Dataset extract:
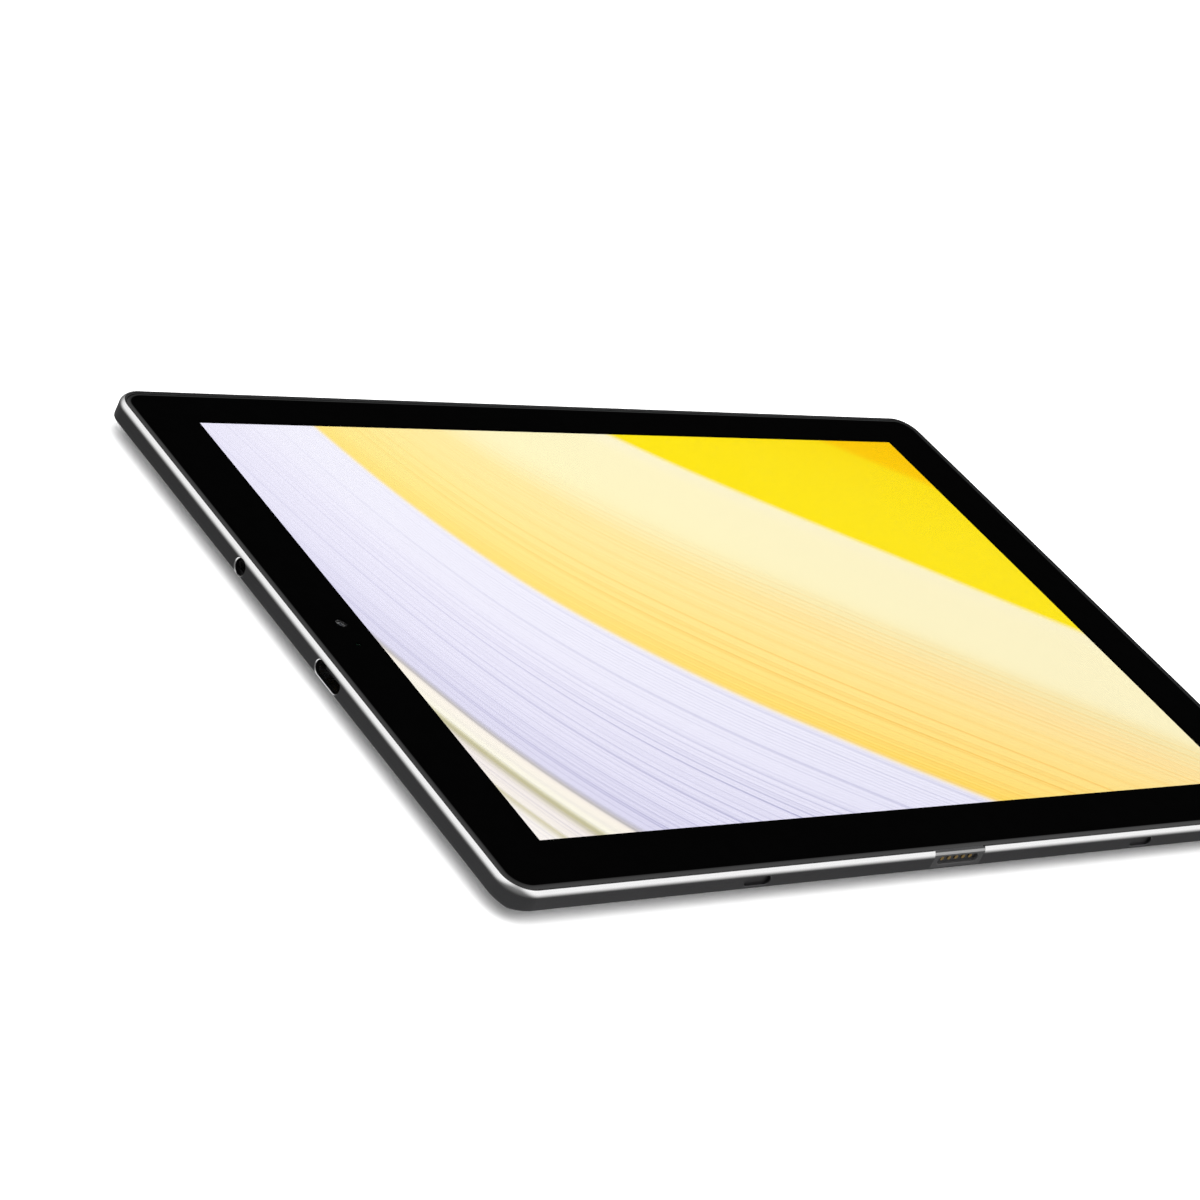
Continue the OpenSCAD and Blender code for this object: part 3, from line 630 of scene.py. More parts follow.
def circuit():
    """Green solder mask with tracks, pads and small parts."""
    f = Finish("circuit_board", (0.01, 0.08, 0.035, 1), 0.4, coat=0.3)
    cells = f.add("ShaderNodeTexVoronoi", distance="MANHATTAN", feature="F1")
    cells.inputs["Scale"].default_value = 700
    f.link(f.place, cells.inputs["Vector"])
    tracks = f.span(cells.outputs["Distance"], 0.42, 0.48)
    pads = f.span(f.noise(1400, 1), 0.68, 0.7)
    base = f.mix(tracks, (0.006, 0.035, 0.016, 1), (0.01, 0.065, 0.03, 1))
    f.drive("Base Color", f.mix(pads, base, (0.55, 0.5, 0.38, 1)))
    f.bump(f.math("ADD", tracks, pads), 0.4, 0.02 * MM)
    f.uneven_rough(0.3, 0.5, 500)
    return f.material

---

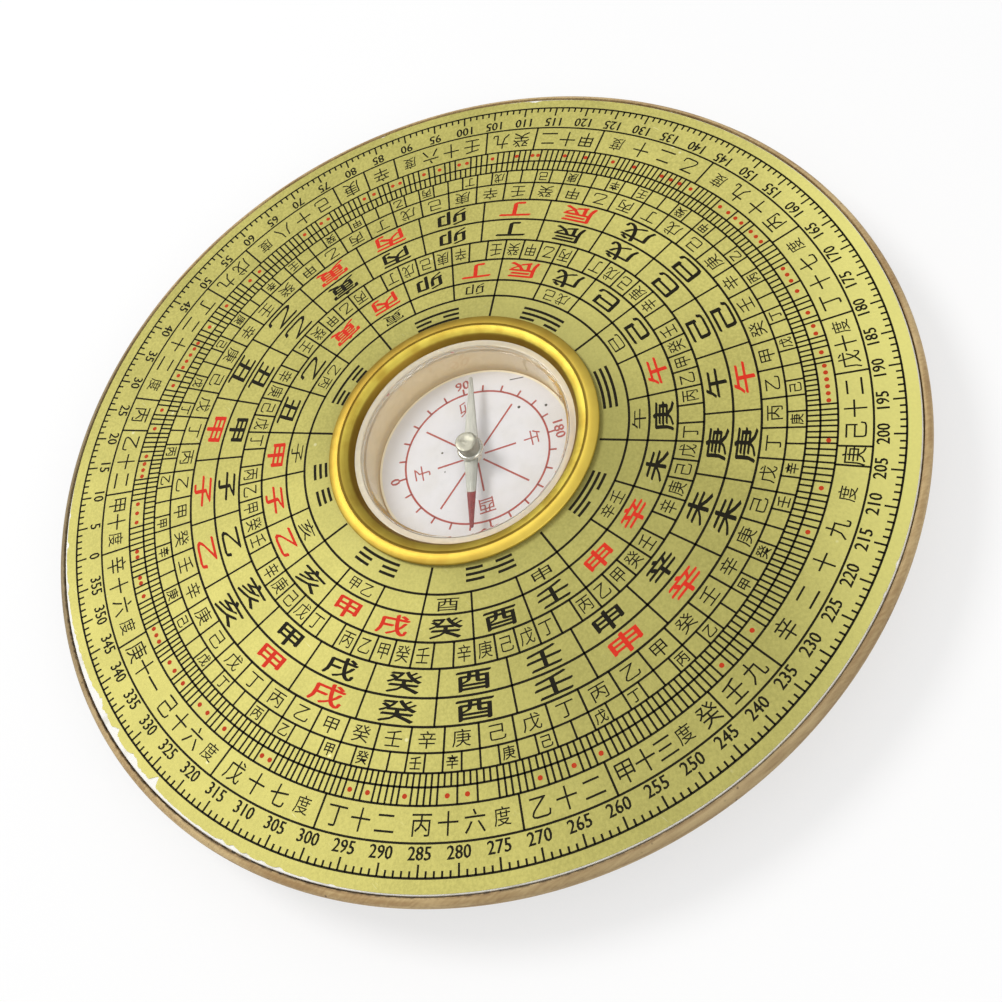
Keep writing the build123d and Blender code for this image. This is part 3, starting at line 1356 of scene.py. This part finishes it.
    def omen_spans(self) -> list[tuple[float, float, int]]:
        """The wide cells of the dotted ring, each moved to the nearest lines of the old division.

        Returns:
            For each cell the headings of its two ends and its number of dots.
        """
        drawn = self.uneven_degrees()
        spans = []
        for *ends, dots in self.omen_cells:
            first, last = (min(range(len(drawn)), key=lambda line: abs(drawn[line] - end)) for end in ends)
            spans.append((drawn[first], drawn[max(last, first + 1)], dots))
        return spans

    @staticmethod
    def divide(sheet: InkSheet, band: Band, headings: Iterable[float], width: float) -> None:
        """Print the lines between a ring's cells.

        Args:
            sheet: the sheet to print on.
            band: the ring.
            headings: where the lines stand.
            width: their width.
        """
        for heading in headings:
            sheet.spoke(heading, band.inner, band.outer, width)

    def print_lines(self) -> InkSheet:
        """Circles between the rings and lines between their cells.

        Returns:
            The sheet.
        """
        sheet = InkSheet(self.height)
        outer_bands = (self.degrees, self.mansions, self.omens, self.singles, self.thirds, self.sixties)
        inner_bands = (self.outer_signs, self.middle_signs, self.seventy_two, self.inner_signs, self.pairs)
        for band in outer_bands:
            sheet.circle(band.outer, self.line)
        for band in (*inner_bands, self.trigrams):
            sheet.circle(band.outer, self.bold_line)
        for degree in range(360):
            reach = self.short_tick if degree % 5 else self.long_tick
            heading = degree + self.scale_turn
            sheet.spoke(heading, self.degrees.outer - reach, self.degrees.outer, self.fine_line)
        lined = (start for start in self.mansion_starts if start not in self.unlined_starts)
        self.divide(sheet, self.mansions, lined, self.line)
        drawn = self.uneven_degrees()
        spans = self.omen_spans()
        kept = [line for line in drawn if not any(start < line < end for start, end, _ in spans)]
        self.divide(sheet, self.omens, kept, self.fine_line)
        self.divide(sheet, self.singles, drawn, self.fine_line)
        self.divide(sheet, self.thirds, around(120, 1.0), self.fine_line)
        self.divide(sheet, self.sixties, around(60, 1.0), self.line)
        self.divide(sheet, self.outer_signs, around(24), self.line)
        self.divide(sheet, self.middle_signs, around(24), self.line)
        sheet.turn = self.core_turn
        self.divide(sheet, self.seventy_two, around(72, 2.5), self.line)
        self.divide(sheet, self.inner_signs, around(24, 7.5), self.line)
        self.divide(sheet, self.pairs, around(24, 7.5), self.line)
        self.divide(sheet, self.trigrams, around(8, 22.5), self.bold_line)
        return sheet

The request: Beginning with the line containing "Keep writing the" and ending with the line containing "the old division.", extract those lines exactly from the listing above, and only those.

Finished answer:
Keep writing the build123d and Blender code for this image. This is part 3, starting at line 1356 of scene.py. This part finishes it.
    def omen_spans(self) -> list[tuple[float, float, int]]:
        """The wide cells of the dotted ring, each moved to the nearest lines of the old division.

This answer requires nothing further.